Child care again became a rallying point in the 1980s when employees at Harvard University in Cambridge, Mass., were organizing the Harvard Union of Clerical and Technical Workers. In the union's 10-year existence, says organizer Kris Rondeau, work-family issues "have been more front-burner than we could have imagined."

Three years ago, the hotel workers' union in San Francisco negotiated for a child-care and elder-care fund. Thirty-seven hotels contribute money to help employees pay for such care.

At the United Auto Workers union, job security and income security remain the top areas of concern, says spokesman Karl Mantyla in Detroit. Yet he acknowledges a growing focus on quality-of-life issues. The Big Three auto manufacturers all provide child-care programs run by the companies and the UAW.

Seeking the nontraditional

Still, the need to raise awareness among corporate managers and union leaders goes on.

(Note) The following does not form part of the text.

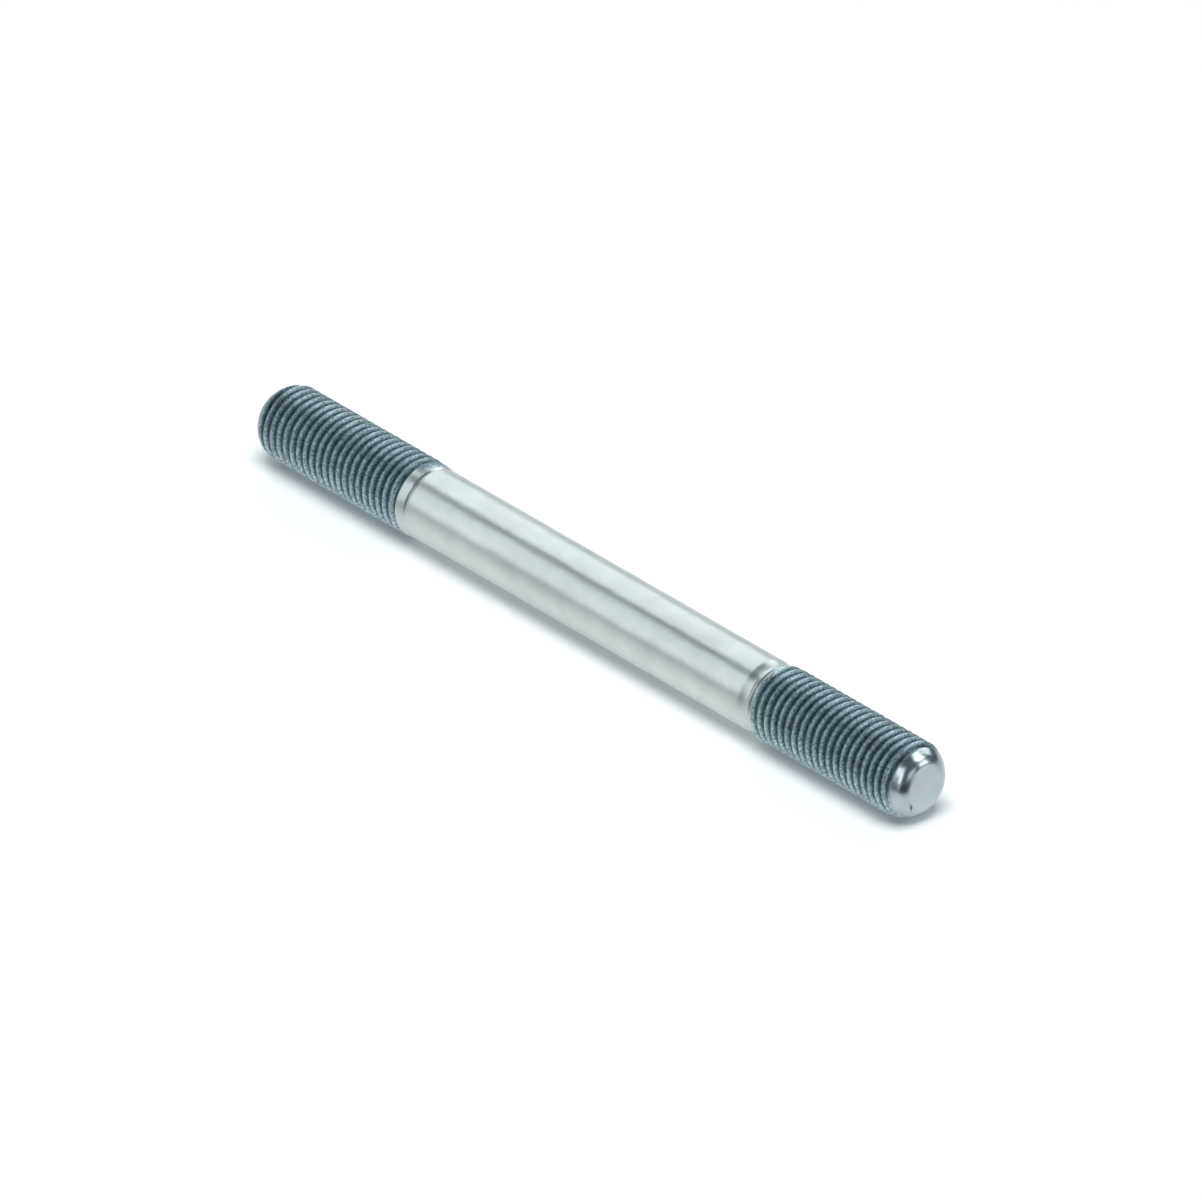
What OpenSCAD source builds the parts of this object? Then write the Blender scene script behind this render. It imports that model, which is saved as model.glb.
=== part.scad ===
// Double-ended stud bolt in steel, lying along X.
// Both ends carry a right-hand rolled thread behind a rounded point with a flat.
// A plain shank, a little thinner than the crests, joins them.
// The origin is on the stud's axis, halfway along it.

/* [Stud] */
// Overall length from end face to end face
overall_len = 120; // [80:1:200]
// Diameter of the plain shank between the threads
shank_d = 9.35; // [8:0.05:9.6]

/* [Thread] */
// Nominal thread diameter
thread_d = 10; // [9:0.1:12]
// Distance from one crest to the next
pitch = 1.25; // [1:0.05:1.5]
// How far the rolled thread stays under its nominal diameter
allowance = 0.13; // [0:0.01:0.2]
// Length of full thread at each end, with its point
thread_len = 26; // [20:0.5:32]

/* [Points] */
// Diameter of the flat on each end face, inside its rounded edge
face_d = 5.6; // [4.5:0.1:6.5]
// Radius of the rounded edge between the flat and the chamfer
point_round = 1.1; // [0.2:0.1:1.6]
// Angle between the chamfer and the stud's axis
point_angle = 36; // [30:1:45]
// Length behind the chamfer over which the crests grow to full height
lead_in = 1; // [0.6:0.1:2]

/* [Run-outs] */
// Length of full crests over which the grooves already get shallower at the +X end
near_rise = 1.5; // [0:0.1:3]
// Length over which the thread fades at the +X end
near_fade = 0.9; // [0.6:0.1:2]
// Length of the shoulder up to the shank at the +X end
near_shoulder = 1.4; // [0.4:0.1:2]
// Length of full crests over which the grooves already get shallower at the -X end
far_rise = 0; // [0:0.1:3]
// Length over which the thread fades at the -X end
far_fade = 2.6; // [0.6:0.1:4]
// Length of the shoulder up to the shank at the -X end
far_shoulder = 0.5; // [0.4:0.1:2]
// Length of the neck left between a fading thread and its shoulder
neck_len = 0.5; // [0.3:0.1:1]

/* [Thread starts] */
// Angle round the axis at which the thread starts at the +X end
near_start = 0; // [0:15:345]
// Angle round the axis at which the thread starts at the -X end
far_start = 0; // [0:15:345]
// Number of steps in one turn of thread
turn_steps = 24; // [16:1:28]

/* [Hidden] */
$fn = 96;
// Height of the sharp 60 degree triangle that the thread form is cut from
vee = pitch * sqrt(3) / 2;
crest_r = (thread_d - allowance) / 2;
root_r = crest_r - vee * 17 / 24;
// Radius of the blank before rolling, which is the pitch radius
blank_r = crest_r - vee * 3 / 8;
shank_r = shank_d / 2;
// Radius of the neck, always a little under the shank
neck_r = min(blank_r, shank_r - 0.1);
face_r = face_d / 2;
// The turned core runs inside the thread's flats, and carries the chamfer
core_r = min(root_r * cos(180 / turn_steps), neck_r) - 0.07;
// Radius of the rounded edge, held back where the point is too small for it
edge_r = min(point_round, 0.9 * (core_r - face_r) / cos(point_angle));
cone_z = edge_r * (1 - sin(point_angle));
cone_r = face_r + edge_r * cos(point_angle);
core_z = cone_z + (core_r - cone_r) / tan(point_angle);
// The thread starts just behind the point where the chamfer meets the core
start_z = core_z + 0.05;
start_r = (core_r + 0.04) / cos(180 / turn_steps);
blank_z = start_z + (blank_r - start_r) / tan(point_angle);

// Value that goes evenly from a to b while z goes from za to zb
function ramp(a, b, za, zb, z) =
    z <= za ? a : z >= zb ? b : a + (b - a) * (z - za) / (zb - za);

// Radius on the chamfer at a distance z behind the end face
function chamfer_at(z) = start_r + max(0, z - start_z) * tan(point_angle);

// Radius of the crests at a distance z behind the end face
function crest_at(z, fade) =
    z < thread_len
        ? min(chamfer_at(z), ramp(blank_r, crest_r, blank_z, blank_z + lead_in, z))
        : ramp(crest_r, neck_r, thread_len, thread_len + fade, z);

// Radius of the grooves at a distance z behind the end face
function root_at(z, rise, fade) =
    z < thread_len - rise
        ? min(chamfer_at(z), root_r)
        : ramp(root_r, neck_r, thread_len - rise, thread_len + fade, z);

// One rolled thread, from its start behind the chamfer into the shoulder.
// Rows of points climb round the stud on the helix, and four rows make a
// pitch: the two edges of the crest, then the two edges of the groove.
// Rows that would pass an end of the thread lie still on that end.
module rolled_thread(rise, fade, shoulder) {
    end_z = thread_len + fade + neck_len + shoulder;
    turns = ceil((end_z - start_z) / pitch) + 3;
    rows = 4 * turns;
    first_z = start_z - 2 * pitch;
    edges = [0, 6 / 48, 23 / 48, 31 / 48];

    function z_of(i, k) =
        let (turn = floor(k / 4) + i / turn_steps + edges[k % 4])
        min(end_z, max(start_z, first_z + pitch * turn));
    function r_of(z, k) = k % 4 < 2 ? crest_at(z, fade) : root_at(z, rise, fade);
    function index(i, k) = i < turn_steps ? i * rows + k : min(k + 4, rows - 1);

    points = [
        for (i = [0:turn_steps - 1], k = [0:rows - 1])
            let (z = z_of(i, k), r = r_of(z, k), a = 360 * i / turn_steps)
            [r * cos(a), r * sin(a), z]
    ];
    function apart(a, b, c) =
        points[a] != points[b] && points[b] != points[c] && points[a] != points[c];
    sides = [
        for (i = [0:turn_steps - 1], k = [0:rows - 2])
            let (
                a = index(i, k),
                b = index(i + 1, k),
                c = index(i + 1, k + 1),
                d = index(i, k + 1)
            )
            each [
                if (apart(a, c, b)) [a, c, b],
                if (apart(a, d, c)) [a, d, c]
            ]
    ];
    start_cap = [for (i = [0:turn_steps - 1]) index(i, 0)];
    end_cap = [for (i = [turn_steps - 1:-1:0]) index(i, rows - 1)];
    polyhedron(points = points, faces = concat(sides, [start_cap], [end_cap]));
}

// Half section of one end: flat, rounded edge, chamfer, core and shoulder
function end_outline(fade, shoulder) =
    let (neck_z = thread_len + fade + neck_len)
    [
        [0, 0],
        for (i = [0:5])
            let (a = (90 - point_angle) * i / 5)
            [face_r + edge_r * sin(a), edge_r * (1 - cos(a))],
        [core_r, core_z],
        [core_r, neck_z - 0.1],
        [shank_r, neck_z + shoulder]
    ];

// The far end's half section, turned round to the other end of the stud
function far_outline() =
    let (outline = end_outline(far_fade, far_shoulder))
    [for (i = [len(outline) - 1:-1:0]) [outline[i][0], overall_len - outline[i][1]]];

module turned_body() {
    rotate_extrude()
        polygon(concat(end_outline(near_fade, near_shoulder), far_outline()));
}

module stud() {
    color([0.66, 0.71, 0.71])
        translate([overall_len / 2, 0, 0])
            rotate([0, -90, 0]) {
                turned_body();
                rotate([0, 0, near_start])
                    rolled_thread(near_rise, near_fade, near_shoulder);
                translate([0, 0, overall_len])
                    rotate([180, 0, far_start])
                        rolled_thread(far_rise, far_fade, far_shoulder);
            }
}

stud();
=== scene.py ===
import math

import bmesh
import bpy
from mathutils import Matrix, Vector, noise


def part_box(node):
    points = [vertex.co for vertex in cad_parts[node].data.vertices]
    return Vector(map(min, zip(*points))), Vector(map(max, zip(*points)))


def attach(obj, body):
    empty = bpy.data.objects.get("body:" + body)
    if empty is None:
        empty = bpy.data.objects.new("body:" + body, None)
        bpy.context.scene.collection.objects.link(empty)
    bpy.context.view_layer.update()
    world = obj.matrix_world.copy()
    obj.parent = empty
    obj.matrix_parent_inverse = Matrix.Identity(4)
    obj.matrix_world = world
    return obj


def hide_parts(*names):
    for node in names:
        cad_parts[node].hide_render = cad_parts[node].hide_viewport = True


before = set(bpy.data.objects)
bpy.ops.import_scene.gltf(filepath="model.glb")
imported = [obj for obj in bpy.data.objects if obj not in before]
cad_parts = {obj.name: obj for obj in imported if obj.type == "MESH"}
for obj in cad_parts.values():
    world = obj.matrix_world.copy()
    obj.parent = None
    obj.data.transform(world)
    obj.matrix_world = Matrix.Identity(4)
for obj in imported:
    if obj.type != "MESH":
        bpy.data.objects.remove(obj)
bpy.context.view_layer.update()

# The points. The steel rod is cut to length and each end is turned to a flat
# with a rounded edge and a cone, so that a nut or a tapped hole finds the
# thread. The near point has a small nick at the lower edge of its flat, which
# is coloured dark with painted shade.

MM = 0.001
LOW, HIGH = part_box("stud")
HALF_LEN = HIGH.x
FLAT_R = 2.25 * MM
EDGE_ROUND = 2.15 * MM
CHAMFER = math.radians(36)
START_R = 4.1 * MM
NICK = Vector((HALF_LEN - 0.1 * MM, -2.05 * MM, -2.15 * MM))
NICK_WAY, NICK_ACROSS = Vector((0, 0.33, -0.945)), Vector((0, 0.945, 0.33))
NICK_LEN, NICK_WIDTH, NICK_DEPTH = 2.0 * MM, 0.5 * MM, 0.12 * MM
NICK_BOW = 0.8
TURN_STEPS = 96


def swept(points, climb=0.0):
    """A chain of (x, radius) points swept once round the axis, climbing along it."""
    bm = bmesh.new()
    for name in ("groove", "rolled", "turned"):
        bm.verts.layers.float.new(name)
    verts = [bm.verts.new((x, 0, r)) for x, r in points]
    edges = [bm.edges.new(pair) for pair in zip(verts, verts[1:])]
    bmesh.ops.spin(
        bm,
        geom=verts + edges,
        cent=(0, 0, 0),
        axis=(1, 0, 0),
        dvec=(climb / TURN_STEPS, 0, 0),
        angle=2 * math.pi,
        steps=TURN_STEPS,
        use_merge=climb == 0.0,
    )
    return bm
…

"A lot of these newer kinds of nontraditional benefits are important to the union constituency but maybe not to the top levels of management in the union environment," says Lisa Levey, a consultant for WFD (Work Family Directions) in Boston, who studies shift workers' needs. "It's parallel to the corporate environment, where top decisionmakers may not always truly understand the work-life issues of employees."

Flexible work arrangements in particular challenge "some basic tenets of union thinking," Ms. Levey says. "Flexibility always has to be aligned with what the job is, and what makes sense in a broader context. You have to go with reasonable expectations."

Although she sees progress, Levey adds, "It's going to take a lot of creativity, because there are valid reasons in a production facility why it's more difficult to provide flexibility than in an office setting. It's really thinking about a different way to work. That's a process that doesn't happen overnight."

For Mrs. Nickerson, hastening that process remains central. "You become unattached if you don't spend time as a family," she says. "A family needs to be nourished by staying together and knowing what everybody else is thinking and doing."